Building national infrastructure and capacity to protect human rights
Participants acknowledged that as states have the primary responsibility to protect their populations, it is essential that national human rights mechanisms have adequate capacity for early warning and the prevention of mass atrocities. Several Foreign Ministers, including the ministers from Botswana and Ghana, highlighted how their countries are building institutions to protect citizens against infringement of their human rights as one means of upholding their responsibility to protect.

Minister Tetteh addressed the importance of linking early warning and early action by describing how Ghana’s National Peace Council has been instrumental in averting election-related religious and ethnic conflict. Minister Tetteh also discussed the challenges faced by governments that lack the institutional capacity to fulfill the protection responsibilities entrusted to them by their populations. Other participants echoed this concern, discussing the means through which outside actors can uphold their Pillar II responsibilities and assist in strengthening governments that are under stress. Within this context several participants called for international assistance in building inclusive national human rights institutions and asserted that support for such mechanisms should be a priority in the post-2015 development agenda.

Accountability for human rights violations
Since grave violations of human rights often serve as a warning sign, perpetrators must be swiftly held accountable to ensure that impunity does not result in the commission of mass atrocity crimes. Thus, accountability for human rights violations can serve an essential role in preventing mass atrocity crimes. As part of prevention, participants addressed the need to strengthen national commitments to international human rights law as well as national and regional judicial mechanisms for prosecuting perpetrators.
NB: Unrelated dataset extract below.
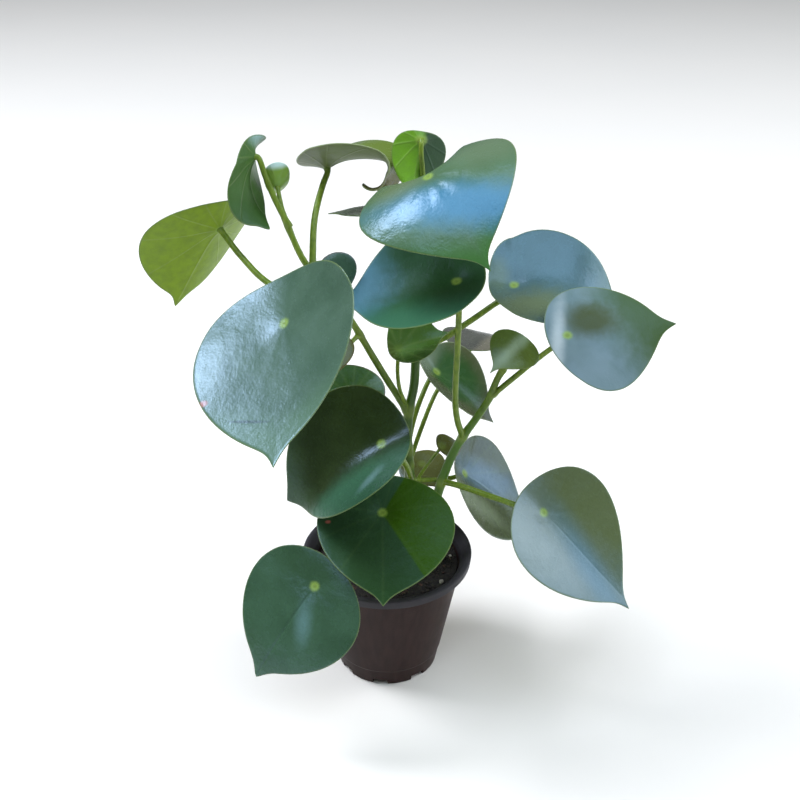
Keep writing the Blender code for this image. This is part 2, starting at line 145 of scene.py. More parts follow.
def rounded(corners):
    """An outline through (radius, height, rounding) corners, each turned on an arc."""
    outline = []
    for index, (radius, height, rounding) in enumerate(corners):
        here = Vector((radius, height))
        if rounding == 0:
            outline.append(here)
            continue
        before = Vector(corners[index - 1][:2])
        after = Vector(corners[index + 1][:2])
        start = here + (before - here).normalized() * rounding
        end = here + (after - here).normalized() * rounding
        for step in range(CORNER_STEPS + 1):
            t = step / CORNER_STEPS
            outline.append(start * (1 - t) ** 2 + here * 2 * t * (1 - t) + end * t * t)
    return outline


def finished(obj):
    """Turn an object's evaluated shape into its plain mesh and drop its modifiers."""
    bpy.context.view_layer.update()
    shape = obj.evaluated_get(bpy.context.evaluated_depsgraph_get())
    mesh = bpy.data.meshes.new_from_object(shape)
    mesh.name = obj.name
    obj.modifiers.clear()
    obj.data = mesh
    return obj


def new_tree(name, kind, takes, gives):
    """A node tree with named inputs and outputs, and its two end nodes."""
    tree = bpy.data.node_groups.new(name, kind)
    for label, sort, value in takes:
        socket = tree.interface.new_socket(label, in_out="INPUT", socket_type=sort)
        if value is not None:
            socket.default_value = value
    for label, sort in gives:
        tree.interface.new_socket(label, in_out="OUTPUT", socket_type=sort)
    return tree, tree.nodes.new("NodeGroupInput"), tree.nodes.new("NodeGroupOutput")


def placed(tree, kind, settings=None, **values):
    """A node with its settings, and with its sockets set or linked by name."""
    node = tree.nodes.new(kind)
    for label, value in (settings or {}).items():
        setattr(node, label, value)
    for label, value in values.items():
        fill(tree, node.inputs[label.replace("_", " ")], value)
    return node


def live(sockets, name=None):
    """The socket in use, where a node has one of a name for each kind of value."""
    return next(socket for socket in sockets if socket.enabled and name in (None, socket.name))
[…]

Accountability as part of post-atrocity reconciliation was also addressed, with participants emphasizing that all those who have faced atrocities must have a means to seek justice within an institution capable of responding to their grievances and prosecuting crimes, whether nationally, regionally or internationally. They also emphasized that there must be no amnesty for perpetrators of mass atrocity crimes, regardless of rank. This point was asserted by the Foreign Minister of Botswana who said that anyone with “the capacity to unleash their power and kill others” should not have special legal privileges despite holding high political office.
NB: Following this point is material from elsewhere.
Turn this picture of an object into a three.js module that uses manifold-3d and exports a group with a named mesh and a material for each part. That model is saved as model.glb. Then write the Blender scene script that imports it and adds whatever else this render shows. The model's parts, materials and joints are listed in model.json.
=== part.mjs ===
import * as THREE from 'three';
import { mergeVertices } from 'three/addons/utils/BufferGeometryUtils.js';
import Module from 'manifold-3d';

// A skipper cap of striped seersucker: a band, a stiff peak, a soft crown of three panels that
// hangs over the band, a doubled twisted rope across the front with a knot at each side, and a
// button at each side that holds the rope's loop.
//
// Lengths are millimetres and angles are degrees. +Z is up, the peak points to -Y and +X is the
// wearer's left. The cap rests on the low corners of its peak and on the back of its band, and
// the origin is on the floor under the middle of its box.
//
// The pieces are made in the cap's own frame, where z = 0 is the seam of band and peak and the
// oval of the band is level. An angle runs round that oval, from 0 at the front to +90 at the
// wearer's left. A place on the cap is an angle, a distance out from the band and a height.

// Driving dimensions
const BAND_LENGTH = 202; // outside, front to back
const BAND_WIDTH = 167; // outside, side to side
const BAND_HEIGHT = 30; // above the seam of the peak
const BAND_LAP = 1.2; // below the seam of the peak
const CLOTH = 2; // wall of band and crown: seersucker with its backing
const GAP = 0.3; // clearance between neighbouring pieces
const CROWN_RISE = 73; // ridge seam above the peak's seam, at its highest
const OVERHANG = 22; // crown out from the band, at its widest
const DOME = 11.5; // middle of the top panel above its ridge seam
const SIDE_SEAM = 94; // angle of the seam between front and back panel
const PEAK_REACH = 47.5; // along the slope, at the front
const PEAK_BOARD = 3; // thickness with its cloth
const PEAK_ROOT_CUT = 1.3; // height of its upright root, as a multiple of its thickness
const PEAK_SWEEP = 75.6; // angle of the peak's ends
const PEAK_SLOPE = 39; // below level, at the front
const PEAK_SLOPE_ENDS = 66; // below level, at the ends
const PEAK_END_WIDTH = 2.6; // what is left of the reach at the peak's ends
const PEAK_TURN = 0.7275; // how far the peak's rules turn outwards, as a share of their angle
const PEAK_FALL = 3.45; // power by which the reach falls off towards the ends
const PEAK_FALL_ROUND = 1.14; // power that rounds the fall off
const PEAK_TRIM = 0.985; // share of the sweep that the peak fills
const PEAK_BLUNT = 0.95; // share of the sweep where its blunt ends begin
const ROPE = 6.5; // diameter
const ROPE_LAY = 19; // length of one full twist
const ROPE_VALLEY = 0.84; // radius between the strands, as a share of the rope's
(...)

Upholding R2P through utilizing the resources of the Human Rights Council and Office of the High Commissioner for Human Right
While addressing the linkages between R2P and human rights, the discussion naturally turned to how the Human Rights Council and the Office of the High Commissioner for Human Rights (OHCHR) help in early warning, monitoring and ensuring accountability where atrocity crimes are being perpetrated or are at risk of occurring. Participants highlighted the value of peer review mechanisms, such as the Universal Periodic Review (UPR), and Human Rights Council briefings in raising awareness about serious human rights violations before they reach the level of mass atrocities.

Participants also discussed how to bolster the capacity of these institutions to serve populations facing mass atrocities. This includes expanding the presence of the OHCHR within countries to monitor ongoing human rights violations and assist governments in building the capacity to prevent such violations. The Deputy Secretary-General and High Commissioner also encouraged states to make better use of the recommendations identified in the UPR as well as in Commissions of Inquiry, while the Deputy Minister of Foreign Affairs of Slovenia suggested more frequent OHCHR briefings with the Security Council.
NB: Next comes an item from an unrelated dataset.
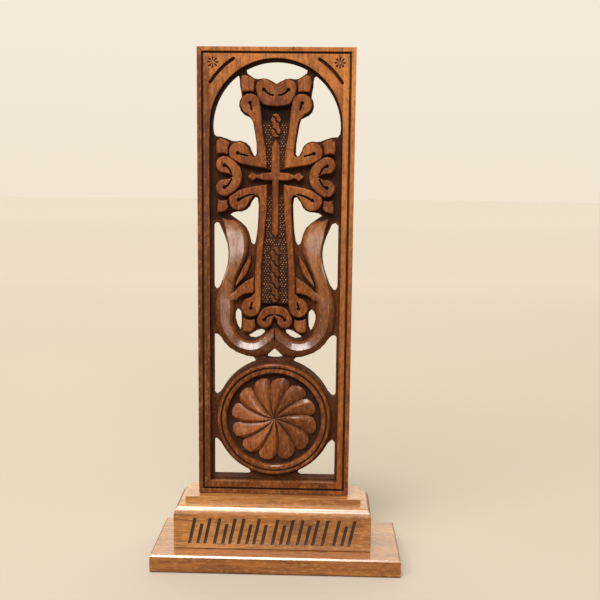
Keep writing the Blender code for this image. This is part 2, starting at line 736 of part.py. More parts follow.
def slanted_stroke(bm, x, low, high):
    """One shallow cut in the block's front, leaning to the right."""
    front = -BLOCK_D / 2
    lean = STROKE_LEAN * (high - low) / 2
    half = STROKE_W / 2
    corners = ((x - lean - half, low), (x - lean + half, low),
               (x + lean + half, high), (x + lean - half, high))
    outer = [bm.verts.new((cx, front - STROKE_DEEP, cz)) for cx, cz in corners]
    inner = [bm.verts.new((cx, front + STROKE_DEEP, cz)) for cx, cz in corners]
    bm.faces.new(outer)
    bm.faces.new(list(reversed(inner)))
    for i in range(4):
        j = (i + 1) % 4
        bm.faces.new((outer[i], inner[i], inner[j], outer[j]))


def build_block():
    w, d = BLOCK_W / 2, BLOCK_D / 2
    shoulder = BLOCK_FOOT + BLOCK_FACE_H
    levels = [(w, d, BLOCK_FOOT)]
    for i in range(BLOCK_ROUND_STEPS + 1):
        a = math.pi / 2 * i / BLOCK_ROUND_STEPS
        off = BLOCK_ROUND_IN * (1 - math.cos(a))
        levels.append((w - off, d - off, shoulder + BLOCK_ROUND_UP * math.sin(a)))
    step = BLOCK_ROUND_IN + BLOCK_LEDGE
    levels.append((w - step, d - step, shoulder + BLOCK_ROUND_UP))
    levels.append((w - step, d - step, BLOCK_TOP))
    obj = stepped("base_block", levels)
    bm = bmesh.new()
    low = BLOCK_FOOT + STROKE_FROM_FOOT
    high = shoulder - STROKE_FROM_SHOULDER
    for left, right in STROKE_GROUPS:
        middle = 0.5 * (left + right) * BLOCK_W
        count = 1 + int(round(((right - left) * BLOCK_W - STROKE_W) / STROKE_STEP))
        for k in range(count):
            x = middle + (k - (count - 1) / 2) * STROKE_STEP
            slanted_stroke(bm, x, low, high if k % 2 == 0 else high - STROKE_SHORTER)
    combine(obj, finish_mesh(bm, "strokes"), "DIFFERENCE")
    obj.data.transform(Matrix.Translation((BLOCK_ASIDE, 0, 0)))
    wood(obj, "honey_wood", HONEY)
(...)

Mobilizing early response through the UN’s Rights Up Front Action Plan
Participants also focused on how the UN’s “Rights Up Front” Action Plan could facilitate early response ahead of mounting human rights violations. Several states, including Spain, discussed how Rights Up Front signals the UN’s commitment to “strengthening the inhibitors of conflict” by asserting that the protection of human rights is an upmost priority; when human rights are protected the risk factors of mass atrocities are greatly reduced.

The Foreign Ministers noted that Rights Up Front should generate greater political will to uphold the international community’s collective responsibility to respond to human rights violations, acknowledging that the action plan reinforces commitments to non-indifference and R2P. While several states noted with concern the reprehensible failure to act caused by some permanent members of the UN Security Council using the veto in mass atrocity situations, others remarked that Rights Up Front can be an essential tool in cases where inaction occurs even without the threat of the veto. High Commissioner Zeid noted that in Central African Republic, for example, we “very narrowly missed a genocide,” not because of an international response, but because populations fled. Even with ample information and no threat of veto, timely and urgent action was not taken by the Security Council. The High Commissioner then suggested that Rights Up Front can create a space in which there is no possibility of inaction.

CONCLUSION

Though the focus of this year’s Ministerial Meeting was the relationship between R2P and human rights, the meeting also expanded upon the assessment of Pillar II assistance to states discussed in the UN Secretary-General’s 2014 report on R2P, Fulfilling our collective responsibility: International assistance and the responsibility to Protect. Throughout the discussion, Foreign Ministers and UN officials highlighted the intrinsic value of external assistance for the prevention of mass atrocities and human rights violations through capacity building, monitoring and accountability assistance.

Participants at this year’s Ministerial Meeting noted with concern the grave violations of human rights and ongoing commission of mass atrocities that we continue to witness around the world today. As the Deputy Secretary-General said, “we are not losing ground conceptually on R2P, but we may be losing ground in the trouble spots we are seeing in the world.” Nevertheless, the discussion highlighted that “R2P is here to stay” and that with more effective early action we can make prevention of atrocities a global reality.